2. Cluster-Based Ecosystems
The company has engineering-led clusters in Belagavi, Koppal, and Hubballi that combine co-located plants, partners, and joint ventures, enabling faster production cycles and smoother scale-up for large programs.
3. Global Footprint
Facilities in India, the U.S., and France place the company close to major aerospace customers, helping strengthen collaboration and repetition of business.
4. Broad Portfolio
Aequs makes engine parts, landing systems, interiors, structures, plastics, and consumer electronics, giving it a wide reach across different segments.
5. Customer Relationships
The company has long associations with global names across aerospace and consumer markets, built on high quality, customer support, and an integrated production approach.
Risk of Aequs
Investors should be cautious of the following risks of Aequs:
1. Heavy Segment Reliance
A large share of revenue comes from aerospace, making the business sensitive to shifts in global aviation demand.
2. Regulatory Risk
Any changes in environmental, labour, safety, or export rules across India, the U.S., and Europe can raise costs or slow down operations.

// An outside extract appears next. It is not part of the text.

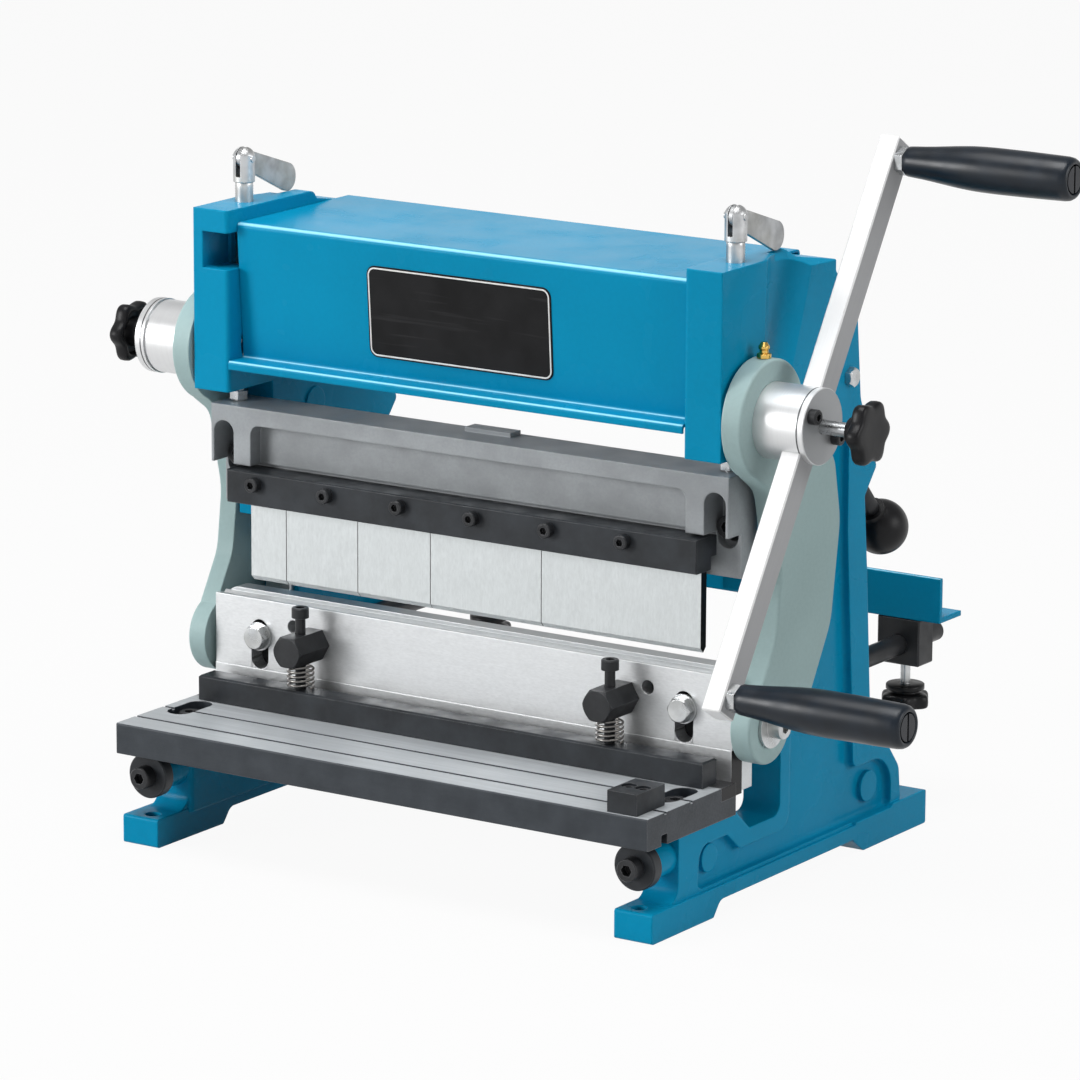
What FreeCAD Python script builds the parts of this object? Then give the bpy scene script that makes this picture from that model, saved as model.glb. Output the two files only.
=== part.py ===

3. Capital & Capacity Pressure
The business requires ongoing investment in machinery and upgrades; delays in funding or underuse of new capacity may affect performance.
4. Negative Cash Flows
The company and its subsidiaries have faced negative operating cash flow over the years, which could continue if working capital requirements rise faster than revenue.
Aequs IPO Review
The Aequs IPO comes from a well-established manufacturing company known for its strong engineering capabilities and global presence across India, the U.S., and France. The business benefits from long-term relationships with leading aerospace and consumer brands, along with an integrated production setup that supports efficiency and scale. With improving market sentiment and a steady rise in GMP, the IPO has attracted early interest.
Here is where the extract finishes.